ING Orange accounts currently pay 3.30% APY. ING at http://home.ingdirect.com/ has a quick and easy sign up procedure and has a deposit confirmation procedure to validate your new account. It takes 10 days before you can draw against the account, but only takes a couple of days for the account to be active.

Emigrant at http://www.emigrant-direct.com/ was made famous by Suze Orman’s recent endorsement. The Emigrant American Dream Account currently pays 3.50% APY with no fees and no minimum.

Also competing is Presidential at http://www.presidential.com/ . Presidential currently pays 3.87% APY and is also relying on the PC and Internet to do direct transactions.
The name of the game is the highest return available anywhere on your savings deposits. Only on line transactions, or telephone activity, is handled as there is no person-to-person interface available.

Opening an account is simple. Only two or three screens of information, including an active checking account and you have a new savings account. The checking account is required for the on-line transfer of funds between the new savings account and your current bank. Your checking account is a DDA, a Demand Deposit Account. A DDA account gives you the right to demand immediate payment of funds. Savings accounts, however, usually have a restriction of requiring you to provide the bank with 60-90 days notice of your intention to withdraw funds. While Emigrant has this warning in their on-line agreement, ING does not. According to Internet sources, the time period is rarely enforced and most transactions appear as completed within 48 hours. My personal experience with our direct account is that transactions are completed in a matter of hours.

How the traditional banks handle the new on-line competition remains to be seen. For example, Bank of America http://www.bankofamerica.com has its current rate buried at the bottom of the fourth web page about the benefits of their savings accounts. The difference, of course is that is all full service banks have a local, neighborhood presence, and offer far, far more than just a savings account. Like a real person to see and talk to, face to face. Traditional banking services will have to compete with cost, and the consumer will win either way.

George Mindling

Friday, August 12, 2005

George Mindling Column 8-12-2005 - Web Service Change Has Big Consequences

Web Service Change Has Big Consequences

Backing up PC or electronic data is a subject I have written about many times. I thought I had covered just about every contingency requiring an up-to-date copy of your computer data. Surprise! This column is being written because the original column planned has been rendered useless due to the people who administer my web site.

All they did was change one little character in the name of my web site. Not just mine, but every web site they host. The result? Not only can I not find my site, no search engine in the world can find my site.

Why would the hosting service change the URL, or Universal Resource Locator, the alphabetic name assigned to a series of numbers that point to my web site? A change in server software, from Unix to Microsoft, dictates the URL not contain the tilde character, the”~”. The ~ is used in Unix systems with User Names, but not MS systems.

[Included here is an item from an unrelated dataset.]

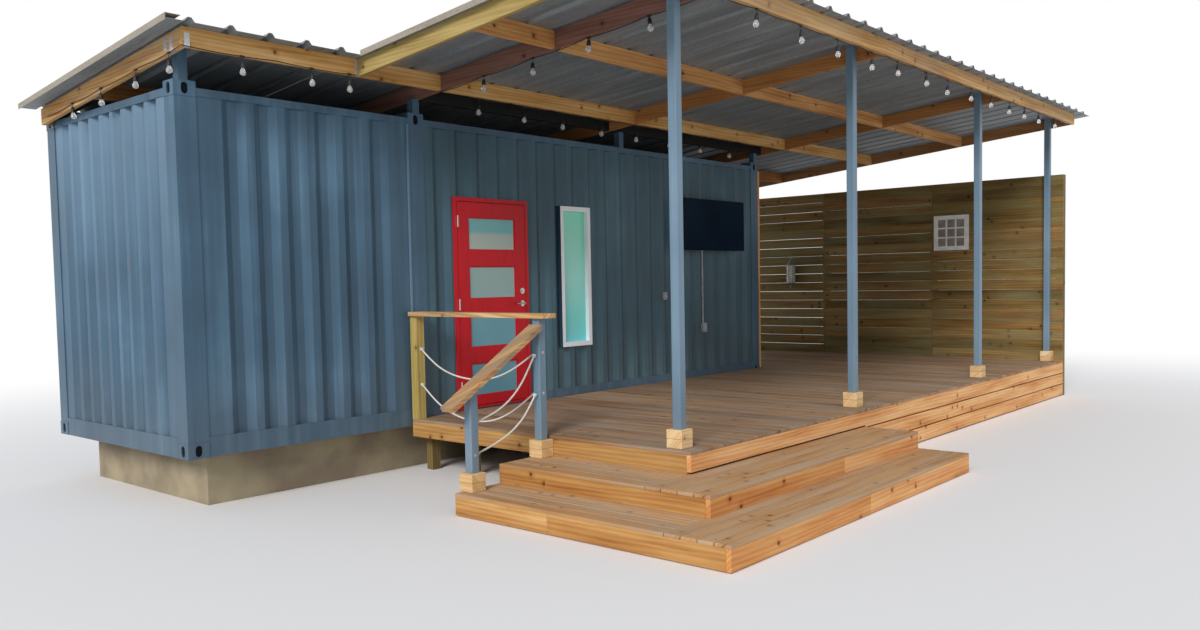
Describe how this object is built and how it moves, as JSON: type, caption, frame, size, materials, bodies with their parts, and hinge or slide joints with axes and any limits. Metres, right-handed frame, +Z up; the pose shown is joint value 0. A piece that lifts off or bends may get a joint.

The problem is the web hosting service thought so little of their customers they didn’t bother to tell their customers the change was coming. We found out when we tried to visit our web site and got the famous “404” error, site not found.

To make matters worse, the web hosting service doesn’t care if I’m out the cost of business cards or advertising, or in my case, a column about web sites! They offered no apologies, or assistance to resolve the issues.

I have a feeling the legal eagles will descend on the comatose propeller heads with a vengeance. In my case, the web site I maintain is about my old Air Force unit and is used as a community site by a group of people with a common interest. No financial loss, just a regal loss of time and effort. As soon as I have a new URL, I’ll upload the corrected backup data. Of course neither Google nor any other search engine will be able to find my site for quite a while, so I have to rely on word of mouth and e-mail. One thing bothers me, though. What is to prevent any other web hosting service from such an insensitive change? I had moved my wife’s business site off of this web hosting service several years ago, but I can’t help but wonder about the small businesses that are suffering without recourse.

I’m shopping for a new web hosting service and that is where I use a full backup of my web site. The old service won’t restore the old name, so since I have to start over I certainly won’t use the same service. Hopefully, my next web hosting service will be customer oriented instead of totally unconscious when dealing with its customers. Technology changes that destroy customer loyalty are not going to keep any company in business.

I’ll keep a backup of the web site handy, just in case.